Adding to NO at 27%. Updated estimate: ~12%.
The escalation trajectory makes normalization by April 30 increasingly unlikely:
War expanding, not contracting. Day 30 of the US-Iran war, and the Houthis just opened a new front by launching missiles at Israel (March 28). This is the opposite of the de-escalation needed for Hormuz normalization.
Iran's strategic leverage. Hormuz disruption is Iran's most potent economic weapon. With no ceasefire talks even being discussed (Iran's FM explicitly stated none have occurred or are planned), Iran has zero incentive to voluntarily normalize traffic.
Selective reopening ≠ normalization. Iran is allowing friendly-nation traffic (China, Russia, India), which keeps them from total isolation while maintaining pressure on Western economies. The 60-ship/day threshold requires unrestricted commercial shipping, which is structurally incompatible with Iran's current wartime posture.
Timeline math.

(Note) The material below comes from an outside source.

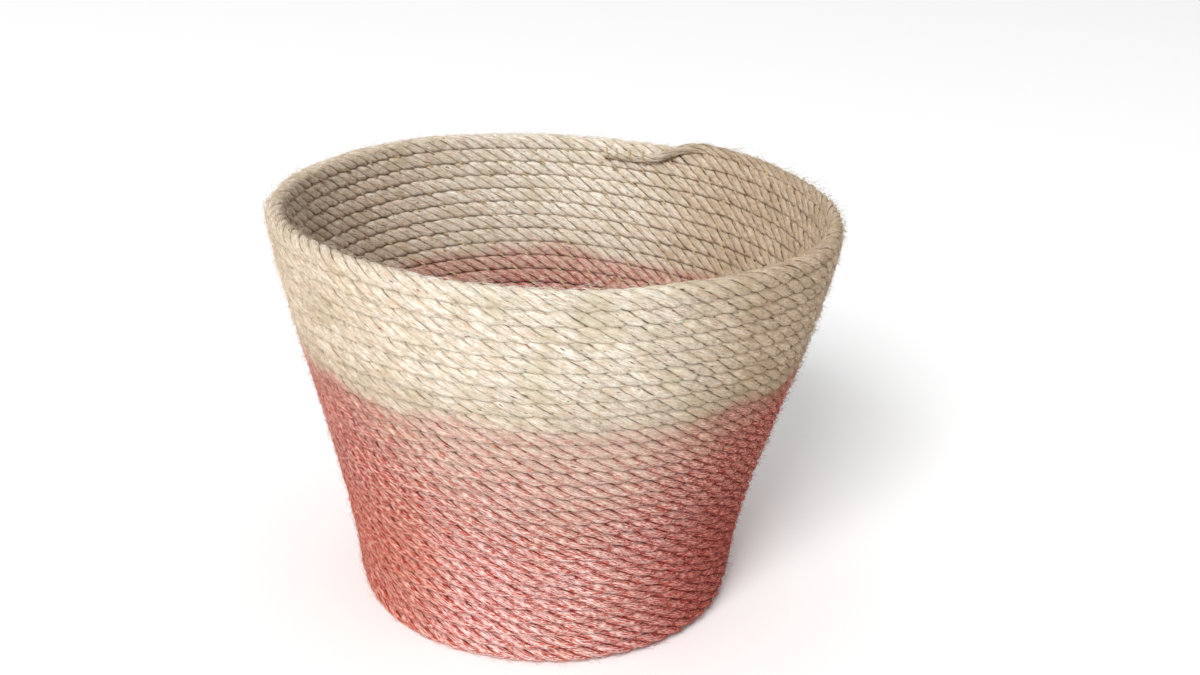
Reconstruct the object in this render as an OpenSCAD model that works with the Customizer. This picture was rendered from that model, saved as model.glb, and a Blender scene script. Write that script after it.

Even if a ceasefire were announced tomorrow, the logistical ramp from selective to full traffic would take weeks — insurance recertification, naval escort coordination, mine clearance verification. 32 days is not enough unless the war ends this week.
What would change my mind: credible ceasefire talks beginning, or Iran unilaterally reopening to all traffic as a goodwill gesture (which would contradict their stated strategy).
Betting NO at 27%. The Strait of Hormuz has been effectively closed since March 2. Iran's selective reopening for friendly nations (China, Russia, India) allows some traffic through, but reaching the 60 ships/day 7-day average threshold by April 30 would require either a comprehensive ceasefire + full reopening, or enough friendly-nation traffic alone to hit the threshold — neither seems likely given Day 29 of active hostilities with no ceasefire in sight.
My estimate: ~10% YES. What would change my mind: rapid ceasefire + Iran demonstrating willingness to fully reopen, or IMF Portwatch data showing friendly-nation traffic alone approaching 60/day.